Emotional factors such as stress, depression, and trauma may lead to a poor appetite. Controllable factors such as alcohol, cigarette, and drug use can also result in poor appetite, as can an undetected illness, heavy mental poisoning, and nutritional deficiencies. To stimulate a poor appetite, the diet must be individualized to the patient’s tolerances. Undernourished people may lose their appetite at the sight of large amounts of food. Therefore, frequent small meals may be better tolerated with a gradual increase in the volume of food. When trying to stimulate a poor appetite, consider whether the appearance and aroma of the foods are appealing, in addition to whether the environment is conducive to eating.
Do not drink liquids before or during meals.
Between meals, eat any of the following: Avocados, banana soy pudding, buttermilk, cheese, chicken or tuna, custard, fruit shakes, nuts and nut butters, turkey, and yogurt.
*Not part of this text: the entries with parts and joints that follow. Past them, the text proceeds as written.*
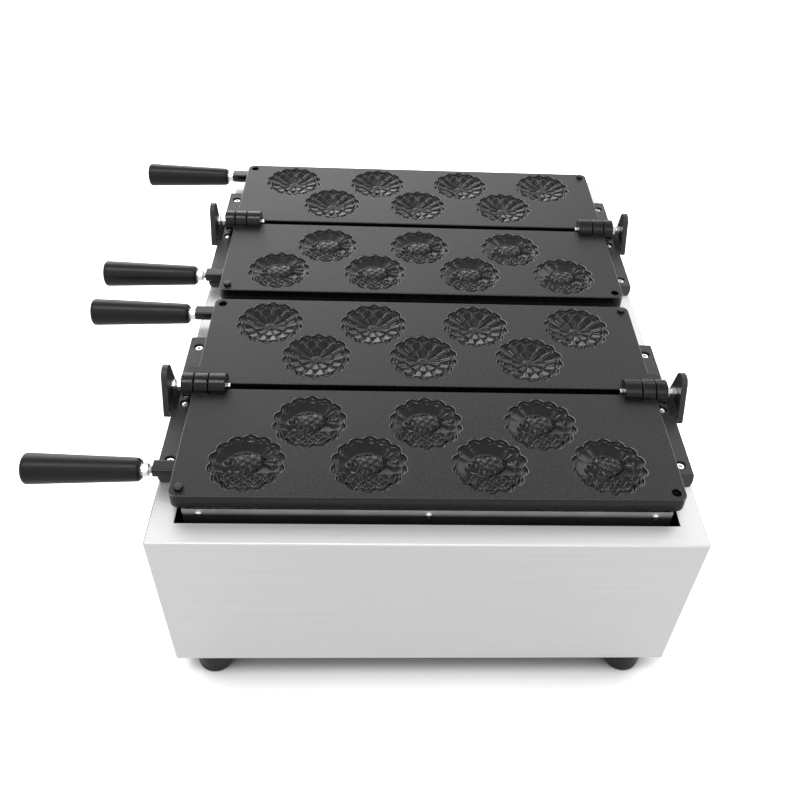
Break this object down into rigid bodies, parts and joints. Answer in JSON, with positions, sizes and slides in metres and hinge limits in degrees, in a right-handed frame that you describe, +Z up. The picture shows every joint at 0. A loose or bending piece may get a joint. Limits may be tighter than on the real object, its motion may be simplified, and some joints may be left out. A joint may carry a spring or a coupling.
{
  "type": "taiyaki maker",
  "caption": "Countertop taiyaki griddle: hinged cast plates with round pockets fold over each other like books, on a brushed steel heater housing with side handles.",
  "frame": {"origin": "centre of the bounding box at the surface that the feet stand on", "axes": "+Z up, +X along the plates away from the handles, +Y from the broad blank side of the housing towards the back"},
  "size_m": [0.7304, 0.765, 0.3133],
  "materials": {
    "brushed_stainless": "horizontally brushed stainless sheet",
    "plain_stainless": "mill-finish stainless sheet",
    "zinc_steel": "zinc-plated steel",
    "element_sheath": "heat-darkened steel sheath",
    "white_ceramic": "matte",
    "mineral_wool": "pressed mineral wool",
    "bright_screws": "bright zinc",
    "black_rubber": "matte",
    "black_casting": "black satin casting",
    "bright_steel": "bright zinc",
    "black_bakelite": "semi-gloss",
    "dark_pin": "dark steel",
    "copper_capillary": "copper",
    "black_knob": "satin",
    "cream_plastic": "matte",
    "black_plastic": "matte",
    "red_rocker": "gloss",
    "amber_lens": "translucent lens",
    "wire_insulation": "silicone insulation",
    "griddle_casting": "dark non-stick coated casting"
  },
  "bodies": {
    "housing": {"bottom_pan": "plain_stainless", "bracket_screws": "bright_screws", "cable_gland": "black_plastic", "control_panel": "brushed_stainless", "element_insulators": "white_ceramic", "element_supports": "zinc_steel", "foot_back_left": "black_rubber", "foot_back_right": "black_rubber", "foot_front_left": "black_rubber", "foot_front_right": "black_rubber", "foot_screws": "bright_screws", "heat_box_back_row": "plain_stainless", "heat_box_front_row": "plain_stainless", "heating_element_back_row_back": "element_sheath", "heating_element_back_row_front": "element_sheath", "heating_element_front_row_back": "element_sheath", "heating_element_front_row_front": "element_sheath", "hinge_bracket_back_row_left": "black_casting", "hinge_bracket_back_row_right": "black_casting", "hinge_bracket_front_row_left": "black_casting", "hinge_bracket_front_row_right": "black_casting", "hinge_pin_nuts": "bright_steel", "hinge_pins_back_row": "bright_steel", "hinge_pins_front_row": "bright_steel", "housing_shell": "brushed_stainless", "insulation_boards": "mineral_wool", "pan_head_screws": "bright_screws", "pilot_lamp_back_row": "amber_lens", "pilot_lamp_front_row": "amber_lens", "support_rails": "zinc_steel", "switch_body_back_row": "black_plastic", "switch_body_front_row": "black_plastic", "terminal_block": "cream_plastic", "thermostat_back_row": "cream_plastic", "thermostat_bulb_back_row": "copper_capillary", "thermostat_bulb_front_row": "copper_capillary", "thermostat_front_row": "cream_plastic", "wiring": "wire_insulation"},
    "front_row_front_plate": {"front_row_front_plate": "griddle_casting", "handle_front_row_front_plate": "black_bakelite", "handle_stud_front_row_front_plate": "bright_steel", "locating_pin_front_row_front_plate": "dark_pin"},
    "front_row_back_plate": {"front_row_back_plate": "griddle_casting", "handle_front_row_back_plate": "black_bakelite", "handle_stud_front_row_back_plate": "bright_steel", "locating_pin_front_row_back_plate": "dark_pin"},
    "back_row_front_plate": {"back_row_front_plate": "griddle_casting", "handle_back_row_front_plate": "black_bakelite", "handle_stud_back_row_front_plate": "bright_steel", "locating_pin_back_row_front_plate": "dark_pin"},
    "back_row_back_plate": {"back_row_back_plate": "griddle_casting", "handle_back_row_back_plate": "black_bakelite", "handle_stud_back_row_back_plate": "bright_steel", "locating_pin_back_row_back_plate": "dark_pin"},
    "knob_front_row": {"thermostat_knob_front_row": "black_knob", "thermostat_spindle_front_row": "bright_steel"},
    "rocker_front_row": {"switch_rocker_front_row": "red_rocker"},
    "knob_back_row": {"thermostat_knob_back_row": "black_knob", "thermostat_spindle_back_row": "bright_steel"},
    "rocker_back_row": {"switch_rocker_back_row": "red_rocker"}
  },
  "joints": [
    {"name": "front_row_front_plate_hinge", "type": "hinge", "parent": "housing", "child": "front_row_front_plate", "pos_m": [0.0628, -0.17685, 0.28635], "axis": [-1, 0, 0], "range_deg": [0, 180]},
    {"name": "front_row_back_plate_hinge", "type": "hinge", "parent": "housing", "child": "front_row_back_plate", "pos_m": [0.0628, -0.17685, 0.28635], "axis": [1, 0, 0], "range_deg": [0, 180]},
    {"name": "back_row_front_plate_hinge", "type": "hinge", "parent": "housing", "child": "back_row_front_plate", "pos_m": [0.0628, 0.17545, 0.28635], "axis": [-1, 0, 0], "range_deg": [0, 180]},
    {"name": "back_row_back_plate_hinge", "type": "hinge", "parent": "housing", "child": "back_row_back_plate", "pos_m": [0.0628, 0.17545, 0.28635], "axis": [1, 0, 0], "range_deg": [0, 180]},
    {"name": "knob_front_row_turn", "type": "hinge", "parent": "housing", "child": "knob_front_row", "pos_m": [-0.2312, -0.123, 0.132], "axis": [1, 0, 0], "range_deg": [0, 270]},
    {"name": "rocker_front_row_tilt", "type": "hinge", "parent": "housing", "child": "rocker_front_row", "pos_m": [-0.2272, -0.185, 0.132], "axis": [0, -1, 0], "range_deg": [0, 22]},
    {"name": "knob_back_row_turn", "type": "hinge", "parent": "housing", "child": "knob_back_row", "pos_m": [-0.2312, 0.107, 0.132], "axis": [1, 0, 0], "range_deg": [0, 270]},
    {"name": "rocker_back_row_tilt", "type": "hinge", "parent": "housing", "child": "rocker_back_row", "pos_m": [-0.2272, 0.169, 0.132], "axis": [0, -1, 0], "range_deg": [0, 22]}
  ]
}
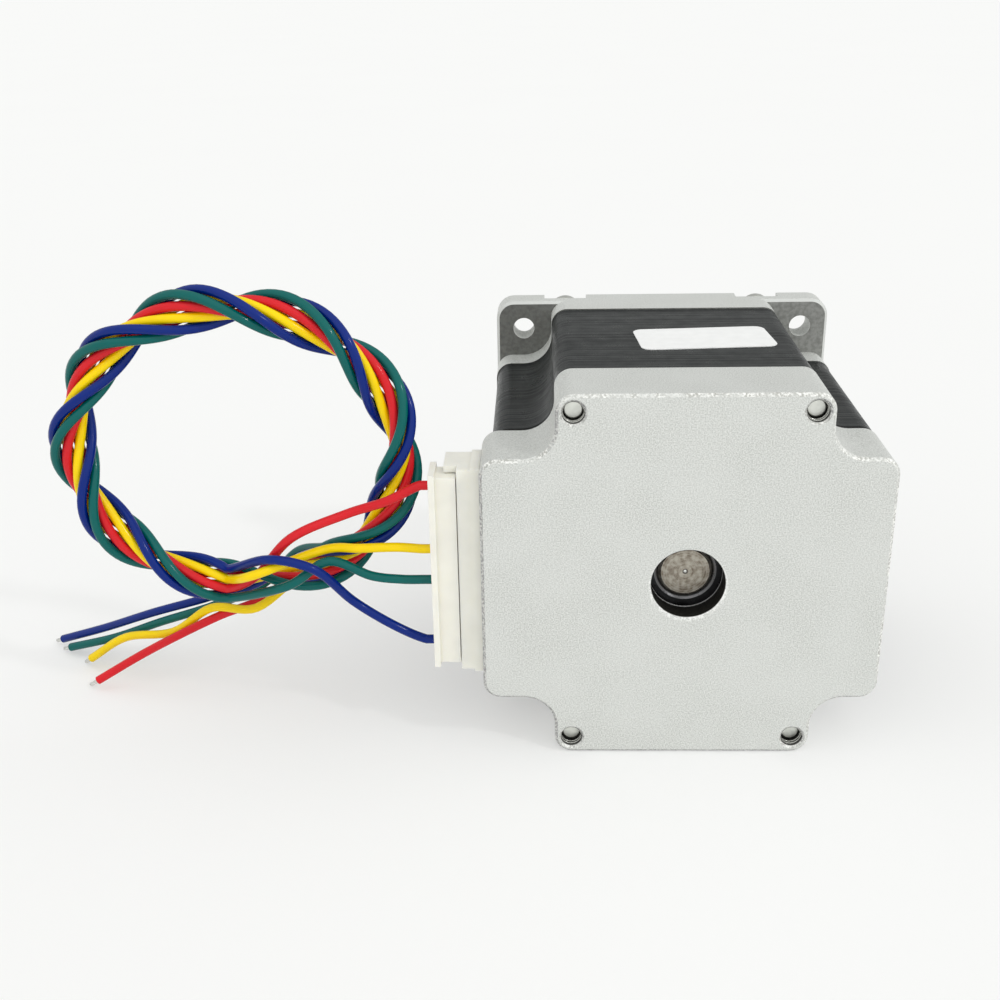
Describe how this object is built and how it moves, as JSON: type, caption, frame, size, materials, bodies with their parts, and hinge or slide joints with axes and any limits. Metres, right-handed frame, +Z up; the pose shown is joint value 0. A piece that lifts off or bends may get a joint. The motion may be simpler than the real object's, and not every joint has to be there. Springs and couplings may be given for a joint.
{
  "type": "hybrid stepping motor",
  "caption": "Square-flange hybrid stepping motor with a toothed rotor on ball bearings, a side connector and a pull-off plug with coiled leads.",
  "frame": {"origin": "centre of the front mounting face, on the shaft axis", "axes": "+Y along the shaft, out of the front mounting face; +Z up, square to the flat side that the motor lies on; +X away from the connector side"},
  "size_m": [0.1347, 0.0766, 0.0696],
  "materials": {
    "cast_aluminium": "blasted",
    "black_steel": "satin",
    "core_steel": "ground",
    "shaft_steel": "turned",
    "bearing_steel": "polished",
    "zinc_steel": "plated",
    "brass": "pressed",
    "copper": "enamelled",
    "magnet": "sintered",
    "board": "matte",
    "nylon": "satin",
    "tinned": "tinned",
    "label": "satin",
    "red_pvc": "gloss",
    "yellow_pvc": "gloss",
    "green_pvc": "gloss",
    "blue_pvc": "gloss"
  },
  "bodies": {
    "motor_frame": {"front_flange": "cast_aluminium", "rear_cap": "cast_aluminium", "stator_core": "black_steel", "front_bobbin": "nylon", "rear_bobbin": "nylon", "stator_coils": "copper", "connection_board": "board", "header_housing": "nylon", "header_pins": "tinned", "front_bearing_outer": "bearing_steel", "rear_bearing_outer": "bearing_steel", "front_bearing_shields": "bearing_steel", "rear_bearing_shields": "bearing_steel", "wave_washer": "bearing_steel", "through_screws": "zinc_steel", "rating_label": "label"},
    "rotor": {"shaft": "shaft_steel", "front_rotor_cup": "core_steel", "rear_rotor_cup": "core_steel", "rotor_magnet": "magnet", "front_bearing_inner": "bearing_steel", "rear_bearing_inner": "bearing_steel"},
    "front_ball_set": {"front_bearing_balls": "bearing_steel", "front_bearing_cage": "brass"},
    "rear_ball_set": {"rear_bearing_balls": "bearing_steel", "rear_bearing_cage": "brass"},
    "plug": {"plug_housing": "nylon", "crimp_terminals": "tinned", "wire_red": "red_pvc", "wire_yellow": "yellow_pvc", "wire_green": "green_pvc", "wire_blue": "blue_pvc", "stripped_ends": "tinned"}
  },
  "joints": [
    {"name": "shaft_spin", "type": "hinge", "parent": "motor_frame", "child": "rotor", "pos_m": [0, 0, 0], "axis": [0, 1, 0], "continuous": true},
    {"name": "front_balls_orbit", "type": "hinge", "parent": "motor_frame", "child": "front_ball_set", "pos_m": [0, -0.005, 0], "axis": [0, 1, 0], "continuous": true},
    {"name": "rear_balls_orbit", "type": "hinge", "parent": "motor_frame", "child": "rear_ball_set", "pos_m": [0, -0.0485, 0], "axis": [0, 1, 0], "continuous": true},
    {"name": "plug_pull", "type": "slide", "parent": "motor_frame", "child": "plug", "axis": [-1, 0, 0], "range_m": [0, 0.008]}
  ],
  "couplings": [
    {"joint": "front_balls_orbit", "follows": "shaft_spin", "ratio": 0.3677},
    {"joint": "rear_balls_orbit", "follows": "shaft_spin", "ratio": 0.3677}
  ]
}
In addition to promoting weight gain, these snacks are easy to digest, are high in protein and essential fatty acids, and contain “friendly” bacteria.
Drink three or more cups a day of skim, soy, or almond milk. Use a soy carob drink and yogurt fruit shakes. Eat only whole grain bread, rolls, macaroni, crackers, and hot and cold cereals. Use cream (soy) soups as desired. They are usually higher in protein than broth soups.
Although undernourished people need their strength to get well, it is important that they become active as soon as possible. Walking and/or moderate exercise can trigger the appetite. Exercise if possible, but avoid strenuous exercise. Some exercise help to assimilate nutrients better and to increase appetite.